Abstract:

A new means of communication known as short messaging services (SMS) has evolved alongside the proliferation of mobile devices, networks, and data transmission in the last several decades. Even SMS users face the issue of spam. Bulk texts or SMS spam is any unimportant message sent through a mobile network [2]. There are a lot of causes for the excess of spam messages, The sheer number of mobile phone users raises the stakes when it comes to spam, or unsolicited bulk messages [1]. Also, the attackers could be ecstatic to hear that sending spam is cheap.

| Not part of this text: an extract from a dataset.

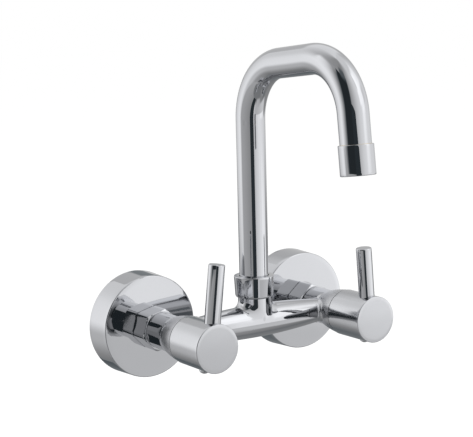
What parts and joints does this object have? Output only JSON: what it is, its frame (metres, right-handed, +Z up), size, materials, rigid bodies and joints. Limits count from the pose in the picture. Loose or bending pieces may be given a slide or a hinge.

In particular, there are a number of well-established algorithms for spam identification, which is a very active area of research [15]. This approach investigates a Multinomial Naive Bayes-Linear SVC methodology [4] to accurately detect spam data or communications. In order to remove irrelevant or inappropriate characters and information from the input dataset, pre-processing is performed [5]. The model is trained using a Multinomial Naive Bayes-Linear SVC approach for spam message prediction [10]. At 98.38% accuracy, the Multinomial Naive Bayes-Linear SVC model outperforms previous models in spam detection, including LSTM, SVM, and naive bayes.

Keywords— Hash Vectorizer, Deep Learning Algorithms, LSTM, Naïve Bayes, SMS Spam, SVM.